Friend and dissident Yevhen Sverstyuk called him a “kind-hearted knight in an old suit of armour”. His friends called him “Zenko”, remembering his subtle sense of humor, honesty, unfeigned patriotism and nationalist sentiment, which took their source from his love for Ukraine. Those who knew Krasivsky say that he was a happy man because he had talent and a great love.
Zenoviy Krasivsky was born on 2 November 1929 in the village of Vytvytsya (western Ukraine) and raised in a patriotic peasant family. His father fought with the Sich Riflemen [military unit fighting for Ukrainian independence from 1918 – 1920-Ed.], and during his youth, he was plunged into the war waged between UPA and the Soviet NKVD.
The Krasivsky family paid dearly for their open love of Ukraine: in 1945, his elder brother shot himself so as not to fall into the hands of the NKVD, his other brother was sentenced to 20 years of hard labour in Siberia, and in 1947 Soviet authorities confiscated the family’s property, and exiled his parents to Kazakhstan.

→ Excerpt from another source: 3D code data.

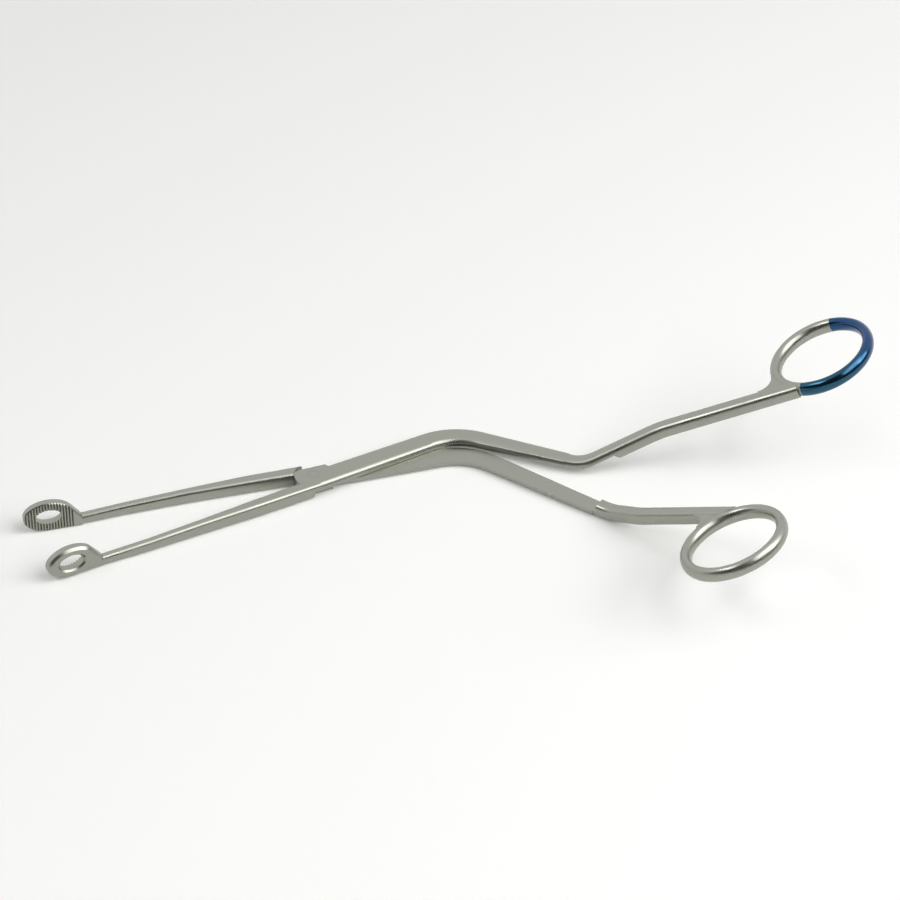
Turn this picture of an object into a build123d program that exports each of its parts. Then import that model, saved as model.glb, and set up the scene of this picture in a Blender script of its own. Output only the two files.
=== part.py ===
from build123d import *
from math import acos, atan2, cos, hypot, radians, sin, sqrt, tan
import os

# Magill forceps: two forged stainless arms that cross at a half-lapped joint.
# The origin is the foot of the pivot axis on the table. +Z runs up the pivot axis and -X points
# to the jaws. The far arm carries the far finger ring and the near jaw, and lies on top at the
# joint. The near arm carries the near finger ring and the far jaw. Both are drawn shut and are
# then turned about the pivot by half of the opening each. Shut, each arm keeps to its own side
# of the XZ plane as far as the first bend.

# Whole instrument
pivot_to_tip = 86.0
pivot_to_bend = 46.5
opening_deg = 13.88
thickness = 4.5

# Lap joint
lap_gap = 0.10
shoulder_radius = 5.8
shoulder_clearance = 0.12
lap_flare_width = 3.7
lap_flare_end = 2.0
lap_flare_start = 6.0
rivet_diameter = 3.2
rivet_clearance = 0.04

# Jaw shanks, from the lap joint to the neck behind the jaw: distance from the pivot, gap to the
# plane between the jaws, width and height
shut_gap = 0.10
shank_joint = (0.0, 1.2, 4.15, 4.5)
shank_upper = (20.0, 1.35, 3.75, 4.5)
shank_middle = (37.0, 1.5, 2.9, 4.2)
shank_lower = (55.0, 1.1, 2.65, 3.6)
neck_width = 2.6
neck_height = 3.1
shank_corner = 1.1

# Jaws: oval plates that stand up from the shanks, with a window and a grooved gripping face
jaw_length = 14.8
jaw_height = 10.0
jaw_thickness = 2.8
neck_run = 2.4
window_length = 7.7
window_height = 4.9
window_bevel = 0.5
back_bevel = 0.7
grip_bevel = 0.3
groove_pitch = 0.85
groove_depth = 0.38
groove_land = 0.25

# Middle part, from the joint round the first bend to the second, half as thick as the handle
first_bend_deg = 49.1
middle_offset = 1.45
middle_length_far = 41.0
middle_length_near = 50.5
joint_width = 7.7
bend_width = 6.5
middle_end_width = 5.0
middle_end_before_bend = 5.0
first_bend_radius = 19.0
step_before_bend = 4.2

# Handles: they leave the opening plane, splay apart and then run on to the rings
bar_width = 4.5
bar_corner = 1.6
second_bend_radius = 12.0
handle_rise_deg = 25.0
handle_heading_deg = -35.9
splay_deg_far = 16.3
splay_deg_near = 19.0
splay_length_far = 24.8
splay_length_near = 11.6
run_deg_far = 1.2
run_deg_near = 9.8
run_length_far = 50.8
run_length_near = 39.9
third_bend_radius = 20.0
relief_length = 10.0
relief_ramp = 3.0
relief_clearance = 0.25

# Finger rings
ring_bore = 25.5
ring_wall = 3.3
ring_depth = 4.4
ring_inset = 1.7
web_radius = 4.0
web_thickness = 3.6

# Blue colour band, a thin sleeve let flush into the far ring
band_start_deg = -111.7
band_end_deg = 79.3
band_thickness = 0.15
band_fit = 0.02

half_thickness = thickness / 2
half_opening = opening_deg / 2
neck_length = jaw_length + neck_run
ring_radius = (ring_bore + ring_wall) / 2
ring_offset = ring_radius - ring_inset
bar_end_before_foot = sqrt(ring_radius**2 - ring_offset**2)
mill_margin = 15.0


def direction(angle_deg):
    """Unit vector in the XY plane at an angle from +X."""
    return Vector(cos(radians(angle_deg)), sin(radians(angle_deg)), 0)


def flat(point):
    """Place of a point on the XY plane."""
    return Vector(point.X, point.Y)


def handle_plane(bend):
    """Plane of one handle and its ring, which rises from the second bend along the heading."""
    sideways = direction(handle_heading_deg + 90)
    rise = radians(handle_rise_deg)
    uphill = direction(handle_heading_deg) * cos(rise) + Vector(0, 0, sin(rise))
    return Plane(origin=bend, x_dir=uphill, z_dir=uphill.cross(sideways))


def section_plane(ring, angle_deg):
    """Plane of the ring's cross-section at an angle round the ring: x is outward, y is up."""
    outward = ring.from_local_coords(direction(angle_deg)) - ring.origin
    return Plane(origin=ring.origin, x_dir=outward, z_dir=outward.cross(ring.z_dir))


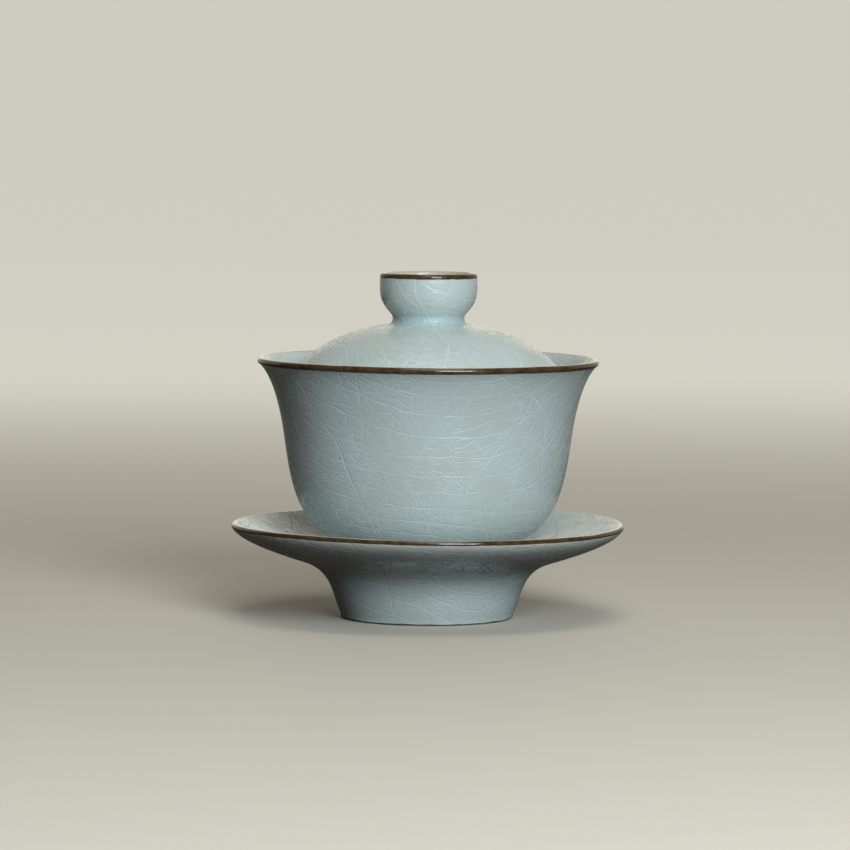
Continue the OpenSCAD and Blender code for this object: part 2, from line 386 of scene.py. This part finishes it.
def lip_part(node, seed):
    """The grid, runs, normals and layers of a lip's brown glaze, a thin skin with wandering edges."""
    wall, band = OUTLINES[LIPS[node]], OUTLINES[node]
    dark_to, short_outside, short_inside = LIP_LOOKS[node]
    covered = np.flatnonzero([np.min(np.linalg.norm(band - point, axis=1)) < CLOSE for point in wall])
    spare = 3  # points of the wall past each end
    path = smooth(wall[covered[0] - spare : covered[-1] + spare + 1])
    along = np.append(0, np.cumsum(np.linalg.norm(np.diff(path, axis=0), axis=1)))
    ends = [along[np.argmin(np.linalg.norm(path - wall[i], axis=1))] for i in (covered[0], covered[-1])]
    thickness = max(gap_to(wall, point) for point in band)
    low = ends[0] + short_outside + (0.07 * wander(seed, 3, 40) + 0.03 * wander(seed + 1, 30, 90)) * MM
    high = ends[1] - short_inside - (0.07 * wander(seed + 2, 3, 40) + 0.03 * wander(seed + 3, 30, 90)) * MM
    share = np.linspace(0, 1, LIP_STEPS + 1)
    where = low + (high - low) * share[:, None]
    way = np.gradient(path, along, axis=0, edge_order=2)
    base = np.stack([np.interp(where, along, path[:, axis]) for axis in (0, 1)], axis=2)
    outward = np.stack([np.interp(where, along, way[:, 1]), np.interp(where, along, -way[:, 0])], axis=2)
    height = (thickness + SUNK) * np.sin(math.pi * share)[:, None] ** 0.6 - SUNK * 0.4
    top = base + outward * (height * (1 + 0.12 * wander(seed + 4, 5, 50)))[..., None]
    under = base[-2:0:-1] - outward[-2:0:-1] * SUNK
    flat = np.concatenate([top, under])
    grid = hand_made(np.concatenate([flat[..., :1] * AROUND, flat[..., 1:]], axis=2))
    runs = [np.arange(LIP_STEPS + 1), np.append(np.arange(LIP_STEPS, len(grid)), 0)]
    # The brown is dark below each lip's slope limit. Above it, on the lip's top and inner side, it is pale, and
    # it is also pale where it thins at its lower edge. The pale top is partly thin glaze and partly a painted
    # highlight.
    slope = np.degrees(np.arctan2(outward[..., 1], outward[..., 0]))
    limit = dark_to + 9 * wander(seed + 5, 2, 30)
    iron = smoothstep(limit + 22, limit - 6, slope) * smoothstep(0.0, 0.12, share)[:, None]
    iron = np.concatenate([iron, np.zeros((len(under), SEGMENTS))])
    normals = [normals_of(grid, run) for run in runs]
    return {"grid": grid, "runs": runs, "normals": normals, "layers": {"iron": iron}}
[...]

Krasivsky managed to escape and hid in the Carpathians. During a skirmish, he was severely wounded and arrested in 1949. He was interrogated and tortured for 21 days.
Zenoviy Krasivsky spent most of the next 26 years in prisons, camps, and exile. He was forcibly interned for “treatment” in a psychiatric hospital, which dissidents say is the most difficult form of repression. But, it was in the prison mental hospital that he found love.
Doctor Olena Antoniv, first wife of Vyacheslav Chornovil (another member of the Ukrainian Helsinki Group) met Krasivsky in a special hospital in Smolensk prison. Due to his poor condition, he was forcibly transferred to a hospital in Lviv where Olena visited him regularly. They got married as soon as he was released from hospital. Zenoviy considered that Olena was “a gift of life and love”.
In March 1980, Zenoviy Krasivsky was again arrested and sent without trial to Siberia. Olena followed him to Tyumen Oblast in Russia. They returned to Lviv in 1986.
On February 2, 1986, Olena died suddenly and tragically in a car accident. Zenoviy Krasivsky wrote the following lines in his memoirs:
“You cannot gauge my pain on a simple weight balance. The paradox of her death has entered the paradox of my life.”
Ihor Kalynets, a “Shistdesiatnyk*” (Sixties) poet recalls the Krasivsky couple:
“I saw with my own eyes how they much they loved each other, how much they respected and honoured each other. It was a true romance. Zenyk took Olena’s death very hard… It was a terrible blow…”
*(The “Shistdesiatnyky” (Sixties) movement is a literary generation that began to publish in the second half of the 1950s, and played an important role in popularizing samvydav (samizdat) literature and, most of all, in strengthening the opposition movement against Russian state chauvinism and Russification. They were completely silenced by mass arrests from 1965–72, and the movement died out at the beginning of the 1970s.-Ed.)
For ten years, Iris Akagoshi, an American member of Amnesty International, wrote to Zenoviy Krasivsky, supporting him morally and encouraging him to emigrate to the United States. However, when he was released from the psychiatric hospital, Krasivsky chose not to emigrate, and wrote the following statement when he joined the Ukrainian Helsinki Group in 1979:
“I don’t consider it appropriate to say that I entered the ranks of human rights activists to vent my grievances and personal anger publicly. All my life, I’ve tried to control my anger for the enemies of my people; I’ve learned to love my people and sacrifice myself for my country. Quite early, I realized that the essence of human happiness lies not in final victory, but in our sacrifice for the ultimate ideal.”
Zenoviy Krasivsky left behind several poetry collections and correspondence. He started writing poetry in Vladimir Central Prison in Russia, and immediately gained fame and recognition in Ukrainian literary circles. His collection of poems called “Nevolnytski Plachi” (Lament in Captivity) was written in dungeons built for “enemies of the empire” under Catherine II, and was miraculously smuggled out and sent abroad. Krasivsky was punished even more severely, but his poems survived because prisoners copied and passed them from hand to hand.
In January 1991, Krasivsky spoke the following prophetic words:
“We have one historical enemy: Russia. Russia has taken everything from us. If we don’t realize this, if we don’t organize ourselves, if we don’t fight back, there will be no miracles. Our trouble is that our people have lost hope. But, an enslaved nation has no other choice. We must understand that our salvation lies in true love for our people, language, and customs.”
Time has shown that Zenoviy Krasivsky was not mistaken.